## AIM OF THE EXERCISE
Both the line containing "const bumper = new THREE.Group();" and the line containing "bpy.context.scene.collection.objects.link(empty)" belong in the answer, along with every line between them; print exactly those.
########################################
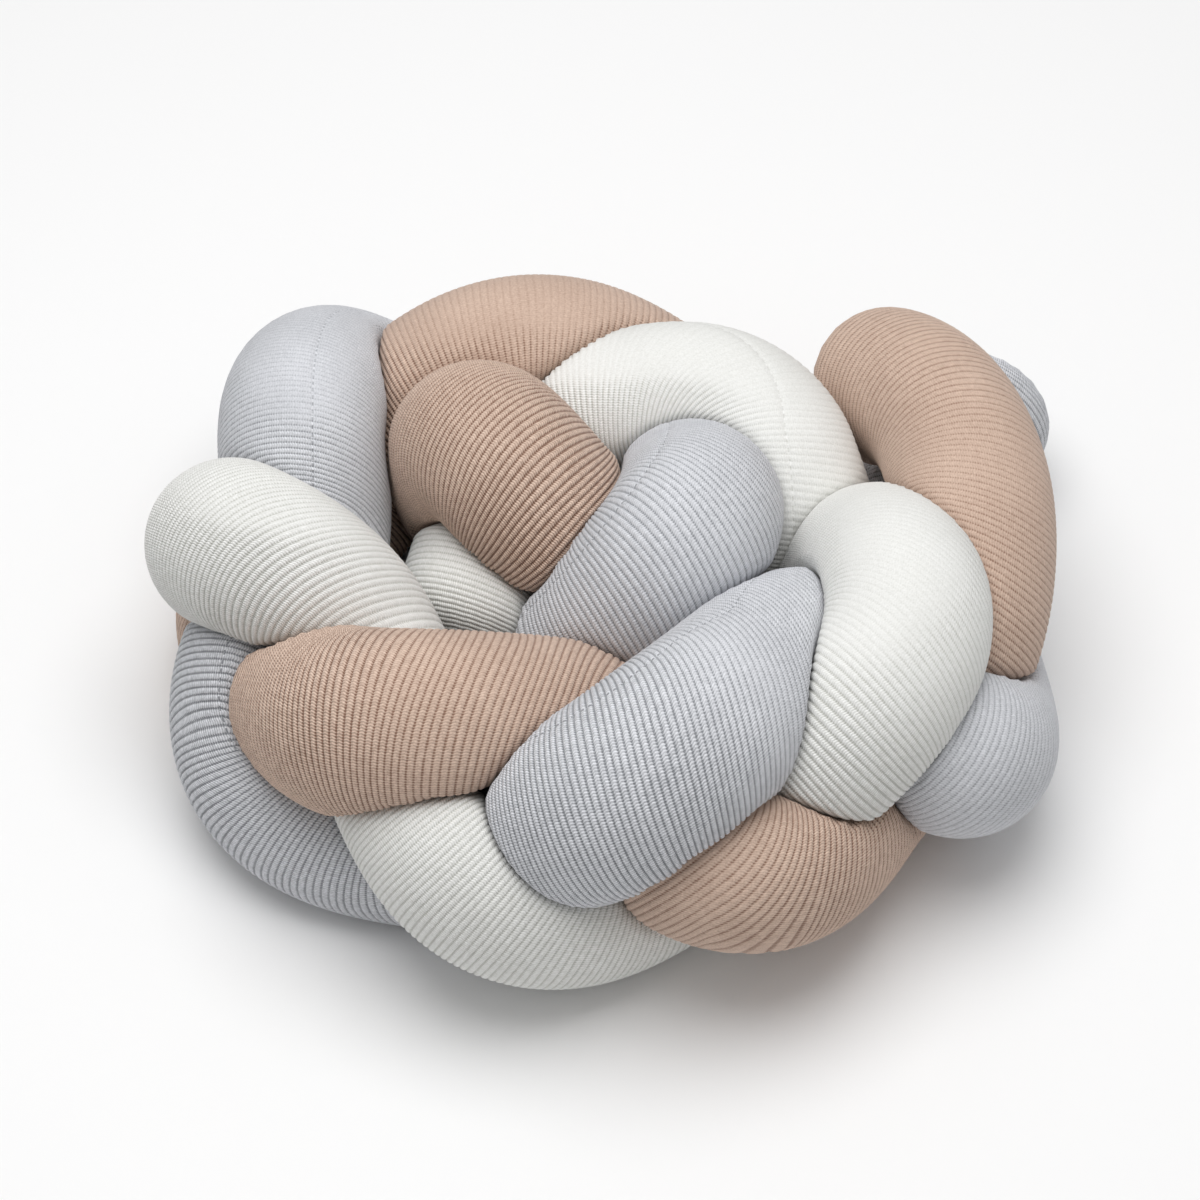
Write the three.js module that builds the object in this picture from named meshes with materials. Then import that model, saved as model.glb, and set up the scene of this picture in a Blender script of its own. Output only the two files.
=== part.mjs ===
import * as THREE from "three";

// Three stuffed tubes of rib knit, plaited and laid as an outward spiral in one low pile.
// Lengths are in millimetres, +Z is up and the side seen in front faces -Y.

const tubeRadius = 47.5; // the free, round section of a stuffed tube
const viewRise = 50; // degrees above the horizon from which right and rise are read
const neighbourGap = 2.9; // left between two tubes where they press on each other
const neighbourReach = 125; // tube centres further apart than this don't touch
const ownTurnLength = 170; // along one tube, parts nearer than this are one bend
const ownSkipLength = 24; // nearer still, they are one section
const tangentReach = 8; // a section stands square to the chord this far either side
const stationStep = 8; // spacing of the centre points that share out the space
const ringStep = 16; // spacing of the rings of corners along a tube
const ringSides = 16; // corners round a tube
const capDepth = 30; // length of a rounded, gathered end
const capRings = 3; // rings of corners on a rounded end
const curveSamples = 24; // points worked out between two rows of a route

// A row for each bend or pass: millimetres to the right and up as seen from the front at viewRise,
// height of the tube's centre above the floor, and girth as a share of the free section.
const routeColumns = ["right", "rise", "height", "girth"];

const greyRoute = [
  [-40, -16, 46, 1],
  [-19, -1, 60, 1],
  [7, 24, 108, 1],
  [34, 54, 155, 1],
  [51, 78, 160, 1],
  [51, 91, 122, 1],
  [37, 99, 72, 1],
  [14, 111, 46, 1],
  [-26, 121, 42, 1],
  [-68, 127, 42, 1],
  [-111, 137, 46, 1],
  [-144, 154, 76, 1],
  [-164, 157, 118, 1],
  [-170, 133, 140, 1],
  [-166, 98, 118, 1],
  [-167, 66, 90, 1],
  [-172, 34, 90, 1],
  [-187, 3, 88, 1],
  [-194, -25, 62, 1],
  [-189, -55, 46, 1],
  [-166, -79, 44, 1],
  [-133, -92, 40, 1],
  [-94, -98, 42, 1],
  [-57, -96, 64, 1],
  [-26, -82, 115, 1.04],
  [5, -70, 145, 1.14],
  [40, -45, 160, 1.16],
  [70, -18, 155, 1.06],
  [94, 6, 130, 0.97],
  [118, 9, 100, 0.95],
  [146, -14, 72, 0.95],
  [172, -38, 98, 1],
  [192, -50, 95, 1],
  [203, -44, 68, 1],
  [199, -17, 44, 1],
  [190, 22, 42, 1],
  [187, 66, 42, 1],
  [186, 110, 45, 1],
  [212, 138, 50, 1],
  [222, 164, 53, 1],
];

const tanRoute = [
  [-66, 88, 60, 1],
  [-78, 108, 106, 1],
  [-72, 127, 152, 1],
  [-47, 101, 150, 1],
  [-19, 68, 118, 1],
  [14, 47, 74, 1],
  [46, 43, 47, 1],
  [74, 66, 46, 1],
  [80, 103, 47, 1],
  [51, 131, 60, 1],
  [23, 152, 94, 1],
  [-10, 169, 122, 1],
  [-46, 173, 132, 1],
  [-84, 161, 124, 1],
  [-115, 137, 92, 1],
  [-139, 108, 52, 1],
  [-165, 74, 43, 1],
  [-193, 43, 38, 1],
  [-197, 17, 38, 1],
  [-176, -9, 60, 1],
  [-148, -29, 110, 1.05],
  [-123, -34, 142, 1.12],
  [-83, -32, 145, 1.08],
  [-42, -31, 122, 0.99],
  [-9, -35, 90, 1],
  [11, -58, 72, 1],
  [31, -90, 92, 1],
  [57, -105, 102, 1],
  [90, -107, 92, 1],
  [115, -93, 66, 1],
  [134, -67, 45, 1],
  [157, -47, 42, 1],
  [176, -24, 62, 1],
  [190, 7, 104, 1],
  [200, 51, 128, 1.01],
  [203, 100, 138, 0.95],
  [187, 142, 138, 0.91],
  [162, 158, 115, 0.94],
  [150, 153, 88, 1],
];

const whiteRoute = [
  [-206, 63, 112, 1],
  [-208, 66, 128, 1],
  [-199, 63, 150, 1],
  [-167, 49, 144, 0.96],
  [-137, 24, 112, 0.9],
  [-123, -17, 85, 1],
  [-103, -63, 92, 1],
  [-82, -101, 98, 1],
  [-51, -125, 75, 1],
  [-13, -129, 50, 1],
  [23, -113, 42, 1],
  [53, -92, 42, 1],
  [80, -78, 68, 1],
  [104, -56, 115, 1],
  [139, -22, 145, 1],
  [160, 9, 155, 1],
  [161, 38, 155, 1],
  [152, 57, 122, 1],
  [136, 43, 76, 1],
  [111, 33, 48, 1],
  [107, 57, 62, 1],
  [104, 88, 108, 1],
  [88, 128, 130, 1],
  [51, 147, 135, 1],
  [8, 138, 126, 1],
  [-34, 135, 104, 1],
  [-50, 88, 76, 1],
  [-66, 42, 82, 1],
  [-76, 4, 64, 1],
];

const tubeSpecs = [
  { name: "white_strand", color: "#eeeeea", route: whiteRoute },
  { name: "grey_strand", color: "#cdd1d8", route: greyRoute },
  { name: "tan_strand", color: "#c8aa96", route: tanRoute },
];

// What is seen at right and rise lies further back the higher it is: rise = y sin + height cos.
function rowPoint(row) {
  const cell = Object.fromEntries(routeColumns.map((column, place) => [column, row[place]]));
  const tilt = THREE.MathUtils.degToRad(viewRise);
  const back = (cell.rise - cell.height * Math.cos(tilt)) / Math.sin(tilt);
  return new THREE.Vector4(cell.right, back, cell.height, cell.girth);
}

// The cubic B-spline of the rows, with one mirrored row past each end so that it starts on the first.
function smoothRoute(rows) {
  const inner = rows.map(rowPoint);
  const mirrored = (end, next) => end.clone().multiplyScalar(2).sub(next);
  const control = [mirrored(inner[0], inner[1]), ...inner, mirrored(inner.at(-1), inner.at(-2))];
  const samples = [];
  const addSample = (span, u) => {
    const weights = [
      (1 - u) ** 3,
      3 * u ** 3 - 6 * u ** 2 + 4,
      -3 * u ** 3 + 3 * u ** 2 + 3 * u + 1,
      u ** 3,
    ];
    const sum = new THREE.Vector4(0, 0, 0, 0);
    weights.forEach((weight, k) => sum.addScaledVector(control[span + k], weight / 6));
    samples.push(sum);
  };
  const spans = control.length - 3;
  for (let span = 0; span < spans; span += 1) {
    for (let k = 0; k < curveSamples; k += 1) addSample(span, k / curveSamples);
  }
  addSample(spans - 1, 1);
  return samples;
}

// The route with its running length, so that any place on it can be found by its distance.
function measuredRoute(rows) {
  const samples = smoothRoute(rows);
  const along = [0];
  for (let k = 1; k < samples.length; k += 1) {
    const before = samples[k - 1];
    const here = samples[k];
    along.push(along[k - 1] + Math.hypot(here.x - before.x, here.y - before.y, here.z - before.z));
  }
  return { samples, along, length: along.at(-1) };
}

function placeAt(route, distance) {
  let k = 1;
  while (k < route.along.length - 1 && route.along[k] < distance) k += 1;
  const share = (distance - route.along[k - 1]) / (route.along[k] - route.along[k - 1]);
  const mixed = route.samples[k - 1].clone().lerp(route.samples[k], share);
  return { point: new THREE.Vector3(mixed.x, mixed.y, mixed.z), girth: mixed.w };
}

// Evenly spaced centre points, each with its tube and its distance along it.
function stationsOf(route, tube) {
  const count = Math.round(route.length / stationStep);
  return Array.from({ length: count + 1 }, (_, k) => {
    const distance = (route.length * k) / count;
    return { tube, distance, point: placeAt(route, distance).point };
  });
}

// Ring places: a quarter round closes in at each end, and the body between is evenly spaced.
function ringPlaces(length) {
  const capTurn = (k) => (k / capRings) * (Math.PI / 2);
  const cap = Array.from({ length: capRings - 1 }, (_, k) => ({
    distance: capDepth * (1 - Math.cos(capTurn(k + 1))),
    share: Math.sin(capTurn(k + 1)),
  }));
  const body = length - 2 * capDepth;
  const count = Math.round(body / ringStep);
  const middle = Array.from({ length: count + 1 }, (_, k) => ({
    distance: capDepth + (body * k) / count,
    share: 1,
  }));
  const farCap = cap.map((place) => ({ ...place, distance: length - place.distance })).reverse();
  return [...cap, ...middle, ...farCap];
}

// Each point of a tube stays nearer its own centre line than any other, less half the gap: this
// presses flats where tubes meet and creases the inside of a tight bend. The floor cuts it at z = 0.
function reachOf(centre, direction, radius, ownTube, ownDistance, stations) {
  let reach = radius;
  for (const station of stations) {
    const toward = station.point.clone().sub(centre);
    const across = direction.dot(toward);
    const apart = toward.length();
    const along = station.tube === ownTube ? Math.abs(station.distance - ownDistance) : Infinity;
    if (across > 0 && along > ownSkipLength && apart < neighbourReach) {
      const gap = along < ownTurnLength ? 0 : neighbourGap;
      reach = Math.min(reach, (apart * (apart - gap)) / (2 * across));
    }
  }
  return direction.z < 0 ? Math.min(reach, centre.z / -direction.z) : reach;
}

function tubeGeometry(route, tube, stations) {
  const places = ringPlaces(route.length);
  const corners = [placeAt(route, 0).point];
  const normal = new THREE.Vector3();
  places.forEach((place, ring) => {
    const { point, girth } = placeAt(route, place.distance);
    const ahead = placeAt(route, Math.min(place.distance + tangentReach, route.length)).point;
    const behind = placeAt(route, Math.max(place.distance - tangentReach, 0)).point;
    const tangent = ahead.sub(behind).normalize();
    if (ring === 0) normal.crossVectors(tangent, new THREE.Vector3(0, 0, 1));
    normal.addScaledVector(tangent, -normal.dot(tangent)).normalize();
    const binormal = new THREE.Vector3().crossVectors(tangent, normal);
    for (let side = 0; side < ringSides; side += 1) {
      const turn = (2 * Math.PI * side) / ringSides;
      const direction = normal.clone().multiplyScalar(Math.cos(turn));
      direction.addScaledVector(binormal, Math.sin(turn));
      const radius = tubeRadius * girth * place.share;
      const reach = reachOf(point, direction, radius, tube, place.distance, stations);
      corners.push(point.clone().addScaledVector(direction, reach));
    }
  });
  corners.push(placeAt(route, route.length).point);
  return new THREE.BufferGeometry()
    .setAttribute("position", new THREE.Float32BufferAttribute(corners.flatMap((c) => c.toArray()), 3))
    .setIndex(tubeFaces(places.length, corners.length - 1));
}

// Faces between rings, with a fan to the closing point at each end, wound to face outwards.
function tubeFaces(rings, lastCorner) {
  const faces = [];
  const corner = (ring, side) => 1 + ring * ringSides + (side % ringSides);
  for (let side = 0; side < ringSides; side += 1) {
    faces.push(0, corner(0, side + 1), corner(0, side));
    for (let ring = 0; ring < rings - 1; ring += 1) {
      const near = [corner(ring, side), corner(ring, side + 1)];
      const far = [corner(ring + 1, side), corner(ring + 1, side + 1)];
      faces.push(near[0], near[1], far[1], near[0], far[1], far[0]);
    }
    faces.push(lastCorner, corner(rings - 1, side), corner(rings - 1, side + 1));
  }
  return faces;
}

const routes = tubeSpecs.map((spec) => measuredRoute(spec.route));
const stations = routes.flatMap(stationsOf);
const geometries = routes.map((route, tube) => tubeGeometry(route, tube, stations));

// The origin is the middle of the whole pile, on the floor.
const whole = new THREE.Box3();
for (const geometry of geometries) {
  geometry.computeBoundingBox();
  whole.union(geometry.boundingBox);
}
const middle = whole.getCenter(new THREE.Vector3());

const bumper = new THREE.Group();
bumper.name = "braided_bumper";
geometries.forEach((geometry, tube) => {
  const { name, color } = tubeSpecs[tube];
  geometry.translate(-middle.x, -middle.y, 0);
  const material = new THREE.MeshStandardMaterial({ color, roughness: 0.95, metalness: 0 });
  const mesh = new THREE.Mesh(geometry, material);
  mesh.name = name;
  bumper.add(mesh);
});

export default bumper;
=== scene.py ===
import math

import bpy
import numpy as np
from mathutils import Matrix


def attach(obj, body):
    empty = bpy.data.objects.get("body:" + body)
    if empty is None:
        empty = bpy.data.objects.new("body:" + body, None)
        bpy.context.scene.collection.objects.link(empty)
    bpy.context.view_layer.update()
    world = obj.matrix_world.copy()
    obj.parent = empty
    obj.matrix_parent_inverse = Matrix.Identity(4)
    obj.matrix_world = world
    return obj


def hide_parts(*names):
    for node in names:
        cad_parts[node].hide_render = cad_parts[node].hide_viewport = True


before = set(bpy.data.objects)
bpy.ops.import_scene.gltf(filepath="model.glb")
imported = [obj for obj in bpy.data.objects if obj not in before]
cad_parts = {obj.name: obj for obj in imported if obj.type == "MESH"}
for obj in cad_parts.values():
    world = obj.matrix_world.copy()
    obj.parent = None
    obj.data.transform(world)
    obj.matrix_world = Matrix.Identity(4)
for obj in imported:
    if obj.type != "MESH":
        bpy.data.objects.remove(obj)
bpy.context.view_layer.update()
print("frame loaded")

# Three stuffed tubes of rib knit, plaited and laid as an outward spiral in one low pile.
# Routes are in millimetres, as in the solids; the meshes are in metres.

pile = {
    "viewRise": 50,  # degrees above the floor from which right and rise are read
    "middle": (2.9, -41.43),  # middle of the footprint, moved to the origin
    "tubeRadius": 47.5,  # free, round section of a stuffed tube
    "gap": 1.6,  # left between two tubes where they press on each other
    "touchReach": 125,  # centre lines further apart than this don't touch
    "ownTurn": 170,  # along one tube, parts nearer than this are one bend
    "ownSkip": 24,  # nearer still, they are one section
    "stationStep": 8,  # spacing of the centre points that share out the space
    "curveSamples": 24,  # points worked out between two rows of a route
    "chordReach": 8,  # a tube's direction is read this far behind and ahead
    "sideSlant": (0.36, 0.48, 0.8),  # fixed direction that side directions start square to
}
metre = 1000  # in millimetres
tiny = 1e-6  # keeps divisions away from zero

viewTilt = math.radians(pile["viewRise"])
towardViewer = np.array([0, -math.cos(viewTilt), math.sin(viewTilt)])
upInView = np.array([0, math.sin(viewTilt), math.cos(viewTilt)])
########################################
## RESULT
const bumper = new THREE.Group();
bumper.name = "braided_bumper";
geometries.forEach((geometry, tube) => {
  const { name, color } = tubeSpecs[tube];
  geometry.translate(-middle.x, -middle.y, 0);
  const material = new THREE.MeshStandardMaterial({ color, roughness: 0.95, metalness: 0 });
  const mesh = new THREE.Mesh(geometry, material);
  mesh.name = name;
  bumper.add(mesh);
});

export default bumper;
=== scene.py ===
import math

import bpy
import numpy as np
from mathutils import Matrix


def attach(obj, body):
    empty = bpy.data.objects.get("body:" + body)
    if empty is None:
        empty = bpy.data.objects.new("body:" + body, None)
        bpy.context.scene.collection.objects.link(empty)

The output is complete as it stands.